Search the listing below for the word "down" and copy each line that holds it.

# Given records

○ ○ ○ ○

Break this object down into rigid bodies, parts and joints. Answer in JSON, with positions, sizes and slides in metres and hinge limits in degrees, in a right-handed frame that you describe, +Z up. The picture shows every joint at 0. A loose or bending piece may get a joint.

○ ○ ○ ○

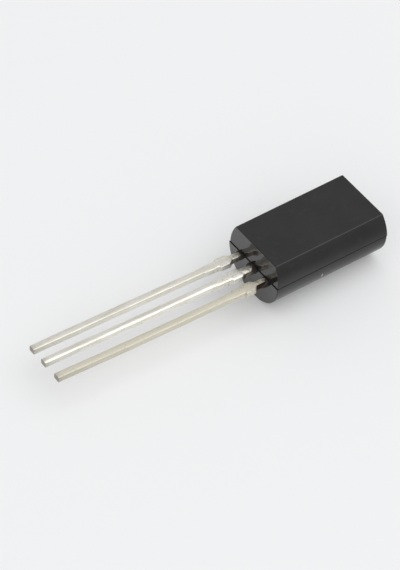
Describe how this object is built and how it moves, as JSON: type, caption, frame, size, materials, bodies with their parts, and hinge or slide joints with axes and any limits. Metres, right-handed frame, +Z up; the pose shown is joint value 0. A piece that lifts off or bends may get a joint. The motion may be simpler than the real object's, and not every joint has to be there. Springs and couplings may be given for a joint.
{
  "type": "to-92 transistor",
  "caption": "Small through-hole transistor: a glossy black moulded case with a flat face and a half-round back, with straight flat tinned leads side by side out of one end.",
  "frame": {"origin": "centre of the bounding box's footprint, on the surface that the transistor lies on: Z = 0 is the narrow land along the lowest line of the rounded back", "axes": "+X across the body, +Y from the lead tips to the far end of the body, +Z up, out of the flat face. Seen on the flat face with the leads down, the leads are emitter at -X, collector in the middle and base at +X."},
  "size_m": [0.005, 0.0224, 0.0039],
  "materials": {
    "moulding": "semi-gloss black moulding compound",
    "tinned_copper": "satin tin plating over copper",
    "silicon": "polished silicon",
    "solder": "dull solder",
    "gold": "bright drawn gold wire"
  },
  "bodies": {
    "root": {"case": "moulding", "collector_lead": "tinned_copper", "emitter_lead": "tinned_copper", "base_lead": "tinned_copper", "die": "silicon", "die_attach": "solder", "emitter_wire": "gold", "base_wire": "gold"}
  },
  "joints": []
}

○ ○ ○ ○

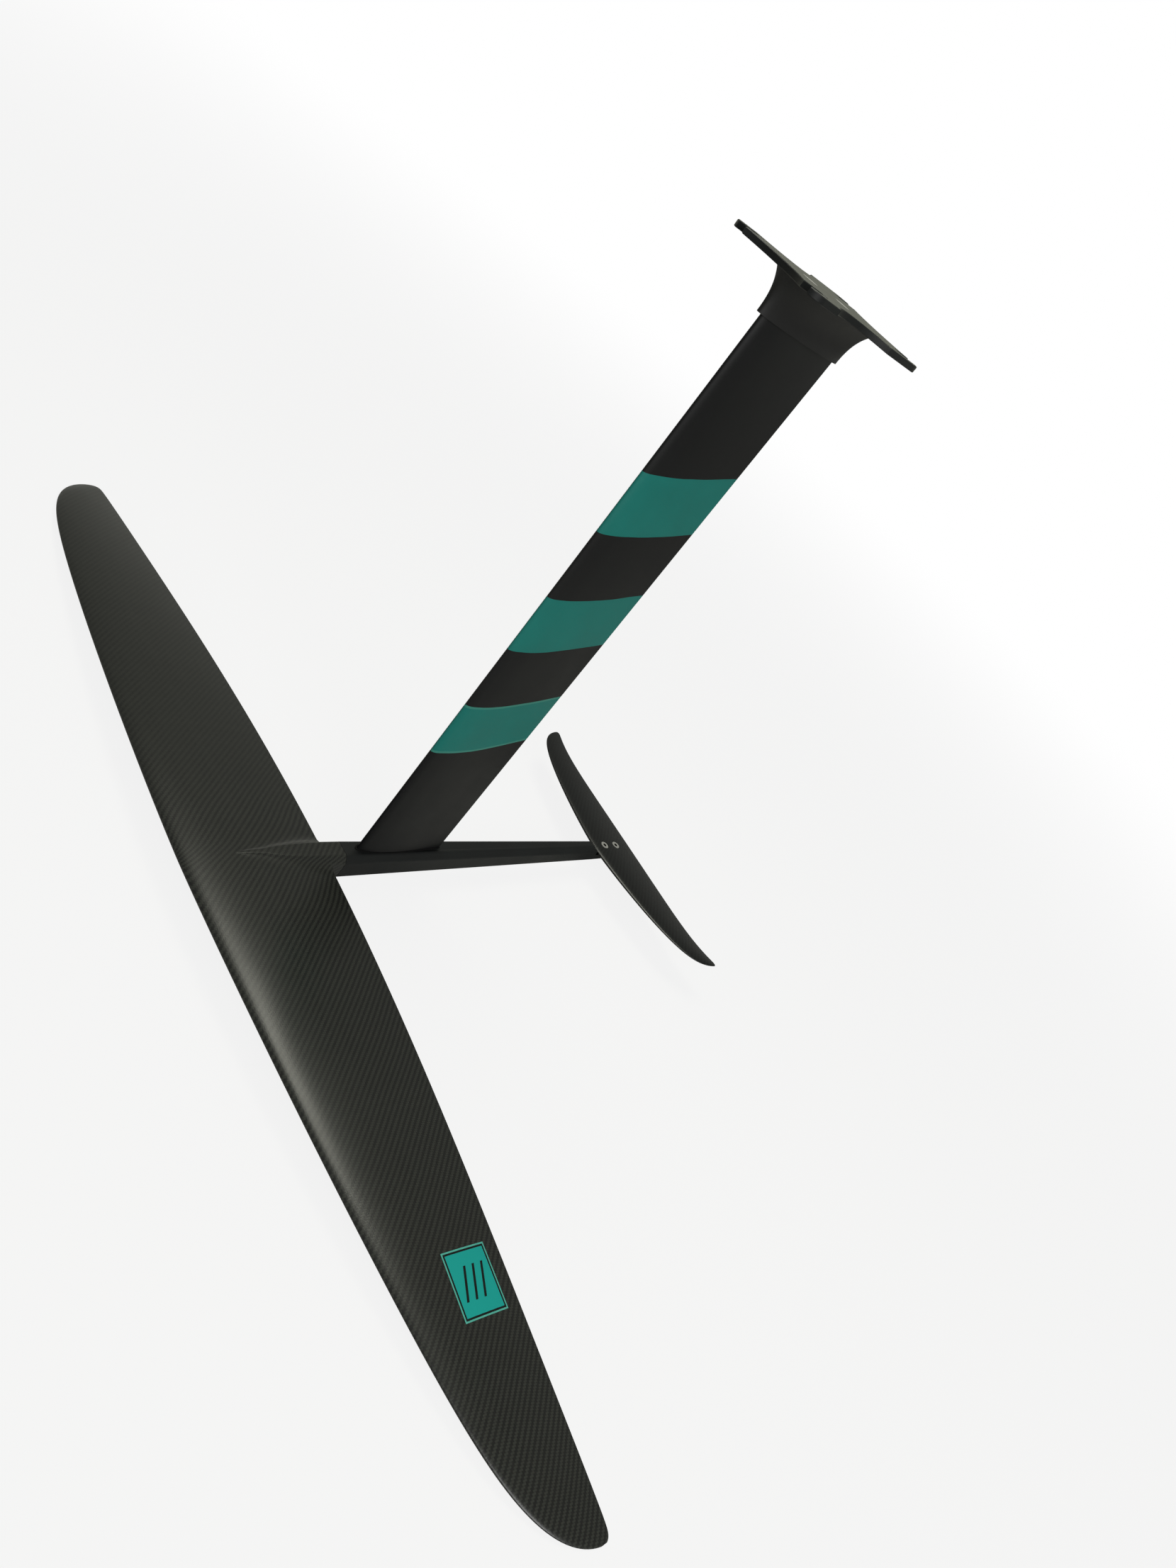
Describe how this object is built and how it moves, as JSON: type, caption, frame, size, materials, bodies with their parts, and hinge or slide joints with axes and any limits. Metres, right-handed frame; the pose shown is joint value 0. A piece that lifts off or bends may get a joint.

○ ○ ○ ○

# Worked answer
Break this object down into rigid bodies, parts and joints. Answer in JSON, with positions, sizes and slides in metres and hinge limits in degrees, in a right-handed frame that you describe, +Z up. The picture shows every joint at 0. A loose or bending piece may get a joint.
  "frame": {"origin": "centre of the bounding box's footprint, on the surface that the transistor lies on: Z = 0 is the narrow land along the lowest line of the rounded back", "axes": "+X across the body, +Y from the lead tips to the far end of the body, +Z up, out of the flat face. Seen on the flat face with the leads down, the leads are emitter at -X, collector in the middle and base at +X."},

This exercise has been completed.